Mayor, councillor unmoved by report

Bruce Smith
Bruce Smith
The mayor of Westland and a Westland district councillor at the centre of a damning report from the auditor-general over the way $1.3million of ratepayers' money was spent on an unauthorised floodwall at Franz Josef Glacier, remain steadfast.

Officials from the Department of Internal Affairs yesterday visited the district council offices in Hokitika in the wake of the report, presented to Parliament late on Tuesday.

Local Government Minister Nanaia Mahuta is also looking into the Westland council as a result of the report.

''I have just received the OAG [Office of the Auditor-General] report and have asked officials for an urgent briefing,'' Ms Mahuta said.

The 52-page report outlines ''major concerns'' over how the full Westland District Council came to be presented with a fait accompli plan conceived by Mayor Bruce Smith and Cr Durham Havill without any input from staff, management or the West Coast Regional Council, which has responsibility for river control.

Mr Smith and Cr Havill justified it as emergency work to protect the Franz Josef sewerage ponds from possible flooding in the Waiho (Waiau) River.

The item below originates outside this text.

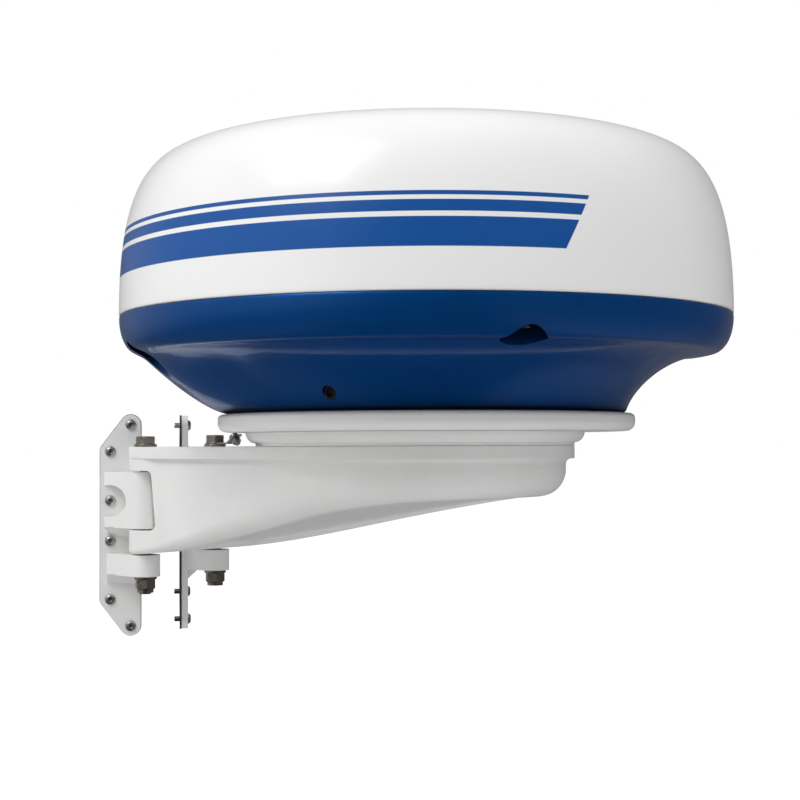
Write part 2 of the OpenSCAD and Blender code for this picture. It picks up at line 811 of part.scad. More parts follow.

But the auditor-general said that was no excuse, and there was no evidence of an emergency other than the conclusion of Mr Smith and Cr Havill.

Without any drawn plans, design or contract, a 700m-long stopbank was constructed, after Cr Havill engaged a business acquaintance from Blakely Mining to use its bulldozer, driven by Cr Havill's brother.

The work was presented retrospectively to a full meeting of the district council.

The auditor-general concludes that Cr Havill, although motivated by a concern over the river, had jeopardised his and his council's reputation.

The report also notes the regional council, as the consenting authority, only discovered Westland's plans after Mr Smith announced it on his Facebook page.

Mr Smith referred to the report yesterday as ''the auditor-general's opinion'' and he considered the matter closed.

Cr Havill, a former Westland mayor, said yesterday he still believed the council's action was right.

''We couldn't muck around. It had been highlighted we had done nothing ... I wasn't going to have that on my conscience.''

When asked if further government scrutiny was expected, Mr Smith said: ''We keep the minister [Ms Mahuta] very well informed.''

The dysfunctional nature of the council in 2016-17 - key positions were vacant and its chief executive had left - had been rectified.

A new executive team had been appointed, which meant the way the Waiho decision had been enacted under urgency was unlikely to happen again.

The action took place nearly two years ago and the report had taken 14 months to get to the table, so a lot had changed since then, Mr Smith said.

''The report will be tabled here and it will go into the file; there's some good learnings in it,'' Mr Smith said

The report was highly critical of ''blurring the lines'' between governance and management, but Mr Smith said the roles were now ''very separate'' at Westland.

The mayor said he had received only good feedback since the report had been released.

Auditor-general John Ryan said: ''We have serious concerns about the extent to which some of the elected members lost sight of the fact that their role is to govern, not manage, and that their drive to get things done needed to be balanced by an understanding of the importance of doing things right.''

There were also ''numerous examples'' of poor decision-making and poor procurement practice.